- SET PROBLEM
Restate the opening lines of the material below word for word, stopping after the line that contains "return 0.0 * drop".

- DATASET CONTENT
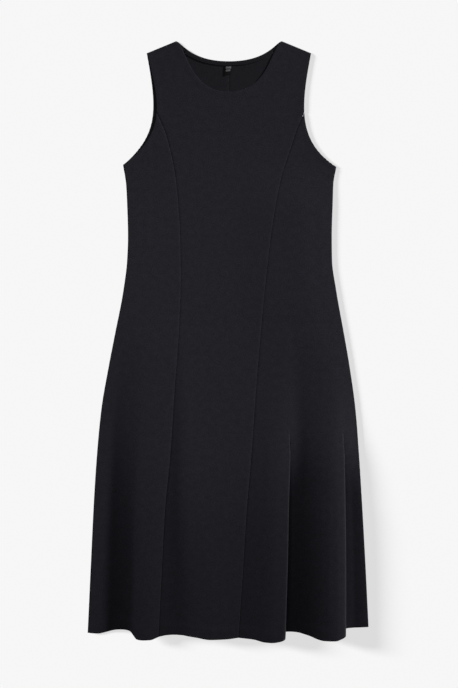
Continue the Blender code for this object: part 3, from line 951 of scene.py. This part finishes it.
def front_side_panel(side):
    """The front side panel on the side given by -1 or 1, with its outline."""
    if side < 0:
        panel = Panel(
            front_right_outline, lapped(right_princess, SEAM_LAP), FOLDS_SIDE_RIGHT, front_height, SEAM_TOP,
            lean=FOLD_LEAN_RIGHT,
        )
        underarm = UNDERARM_RIGHT[1]
    else:
        panel = Panel(
            lapped(left_princess, -SEAM_LAP), left_outline, FOLDS_SIDE_LEFT, front_height, SEAM_TOP,
            high=FOLDS_SIDE_LEFT_HIGH, lean=FOLD_LEAN_LEFT, roll=ROLL_SIDE_LEFT, lips=LIPS_SIDE_LEFT,
        )
        underarm = UNDERARM_LEFT[1]
    tip = SEAM_TOP + TIP_CUT
    outer_share, inner_share = (0.0, 1.0) if side < 0 else (1.0, 0.0)
    across = np.linspace(outer_share, inner_share, 300)
    seam = "seam_right" if side < 0 else "seam_left"
    edges = [
        Edge("armhole", np.linspace(inner_share, outer_share, 3), tip),
        Edge("armhole", outer_share, np.linspace(tip, underarm, 60)),
        Edge("side", outer_share, np.linspace(underarm, float(panel.hem(outer_share)), 400)),
        Edge("hem", across, panel.hem(across)),
        Edge(seam, inner_share, np.linspace(float(panel.hem(inner_share)), tip, 400)),
    ]
    return panel, edges


def back_panel(side):
    """The back panel on the side given by -1 or 1, with its outline."""

    def centre(drop):
        return 0.0 * drop

    if side < 0:
        panel = Panel(right_outline, centre, FOLDS_BACK_RIGHT, back_height, 0.0, mirrored=True)
        outer_share, centre_share, underarm = 0.0, 1.0, UNDERARM_RIGHT[1]
    else:
        panel = Panel(centre, back_left_outline, FOLDS_BACK_LEFT, back_height, 0.0)
        outer_share, centre_share, underarm = 1.0, 0.0, UNDERARM_LEFT[1]
    neck = bezier(BACK_NECK, np.linspace(0.0, 1.0, 60))
    corner = float(panel.share_of(side * NECK_HALF, 0.0))
    edges = [
        Edge("neck", panel.share_of(side * neck[:, 0], neck[:, 1]), neck[:, 1]),
        Edge("shoulder", np.linspace(corner, outer_share, 20), np.linspace(0.0, SHOULDER_DROP, 20)),
        Edge("armhole", outer_share, np.linspace(SHOULDER_DROP, underarm, 80)),
        Edge("side", outer_share, np.linspace(underarm, BACK_HEM_DROP, 400)),
        Edge("hem", np.linspace(outer_share, centre_share, 300), BACK_HEM_DROP),
        Edge("centre", centre_share, np.linspace(BACK_HEM_DROP, BACK_NECK_DEPTH, 400)),
    ]
    return panel, edges


def back_relief(away, drop):
    """Relief of a back panel: a turned hem, and a ditch along the centre back seam."""
    return turned_edge(away["hem"], *TURNED_BACK_HEM) + seam_ditch(away["centre"], *CENTRE_BACK_DITCH)


def binding_strip(name, thickness):
    """The binding round the back neck: a flat folded band, rounded at its edges, sewn near its lower one."""
    reach = np.linspace(-BINDING_REACH, BINDING_REACH, BINDING_POINTS)
    side = np.where(reach < 0.0, -1.0, 1.0)
    along = np.abs(reach)
    spine = bezier(BACK_NECK, along)
    beside = 0.01
    run = bezier(BACK_NECK, along + beside) - bezier(BACK_NECK, along - beside)
    inward = np.stack((-run[:, 1], run[:, 0]), -1) / np.hypot(*run.T)[:, None]
    steps = np.diff(spine * np.stack((side, side * side), -1), axis=0)
    length = np.concatenate(([0.0], np.hypot(*steps.T).cumsum()))
    waver = BINDING_WIDTH_CHANGE * (gentle_wave(length, BINDING_WAVE_PHASE) - 1.0) / WAVE_RANGE
    width = (BINDING_WIDTH - GAP) * (1.0 + waver)
    points, ground = [], []
    for over, up in BINDING_SECTION:
        place = spine + (GAP + over * width)[:, None] * inward
        upper_side = up > 0.5
        puffed = 1.0 + BINDING_PUFF * np.sin(length / BINDING_PUFF_LENGTH + 4.0 * over) * upper_side
        height = FRONT_LAYER + up * thickness * puffed
        points.append(np.stack((side * place[:, 0], LENGTH / 2.0 - place[:, 1], height), -1))
        ground.append(np.stack((length, over * width + (0.0 if up else BINDING_UNDERSIDE)), -1))
    count, turns = len(reach), len(BINDING_SECTION)
    points = np.stack(points, 1).reshape(-1, 3)
    ground = np.stack(ground, 1).reshape(-1, 2)
    faces = []
    for i in range(count - 1):
        for j in range(turns):
            k = (j + 1) % turns
            faces.append((i * turns + j, i * turns + k, (i + 1) * turns + k, (i + 1) * turns + j))
    faces.append(tuple(reversed(range(turns))))
    faces.append(tuple((count - 1) * turns + j for j in range(turns)))
    mesh = mesh_on_cloth(name, points, faces, ground)
    shell = bmesh.new()
    shell.from_mesh(mesh)
    bmesh.ops.recalc_face_normals(shell, faces=shell.faces)
    shell.to_mesh(mesh)
    shell.free()
    mesh.shade_smooth()
    return finished_piece(name, mesh)


def ribbon_moves(step):
    """Moves that draw out the ribbon's end: down, round a half turn, and back up with a slight belly."""
    moves = [(0.0, -step, 0.0)] * (LABEL_STEPS - 2)
    half_turn = [math.pi * k / LABEL_TURN_STEPS for k in range(LABEL_TURN_STEPS + 1)]
    for a, b in zip(half_turn, half_turn[1:]):
        rise = LABEL_GAP / 2.0 * (math.cos(a) - math.cos(b))
        moves.append((0.0, -step * (math.sin(b) - math.sin(a)), rise))
    last = LABEL_STEPS - 1
    belly = [LABEL_GAP * LABEL_BELLY * math.sin(math.pi * k / last) for k in range(LABEL_STEPS)]
    return moves + [(0.0, step, b - a) for a, b in zip(belly, belly[1:])]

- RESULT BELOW
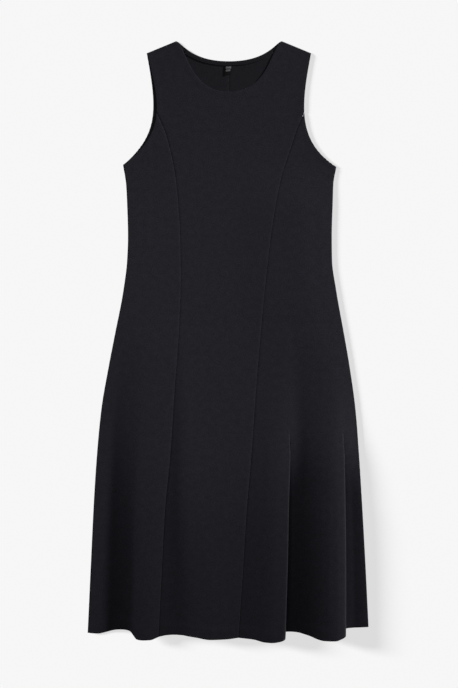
Continue the Blender code for this object: part 3, from line 951 of scene.py. This part finishes it.
def front_side_panel(side):
    """The front side panel on the side given by -1 or 1, with its outline."""
    if side < 0:
        panel = Panel(
            front_right_outline, lapped(right_princess, SEAM_LAP), FOLDS_SIDE_RIGHT, front_height, SEAM_TOP,
            lean=FOLD_LEAN_RIGHT,
        )
        underarm = UNDERARM_RIGHT[1]
    else:
        panel = Panel(
            lapped(left_princess, -SEAM_LAP), left_outline, FOLDS_SIDE_LEFT, front_height, SEAM_TOP,
            high=FOLDS_SIDE_LEFT_HIGH, lean=FOLD_LEAN_LEFT, roll=ROLL_SIDE_LEFT, lips=LIPS_SIDE_LEFT,
        )
        underarm = UNDERARM_LEFT[1]
    tip = SEAM_TOP + TIP_CUT
    outer_share, inner_share = (0.0, 1.0) if side < 0 else (1.0, 0.0)
    across = np.linspace(outer_share, inner_share, 300)
    seam = "seam_right" if side < 0 else "seam_left"
    edges = [
        Edge("armhole", np.linspace(inner_share, outer_share, 3), tip),
        Edge("armhole", outer_share, np.linspace(tip, underarm, 60)),
        Edge("side", outer_share, np.linspace(underarm, float(panel.hem(outer_share)), 400)),
        Edge("hem", across, panel.hem(across)),
        Edge(seam, inner_share, np.linspace(float(panel.hem(inner_share)), tip, 400)),
    ]
    return panel, edges


def back_panel(side):
    """The back panel on the side given by -1 or 1, with its outline."""

    def centre(drop):
        return 0.0 * drop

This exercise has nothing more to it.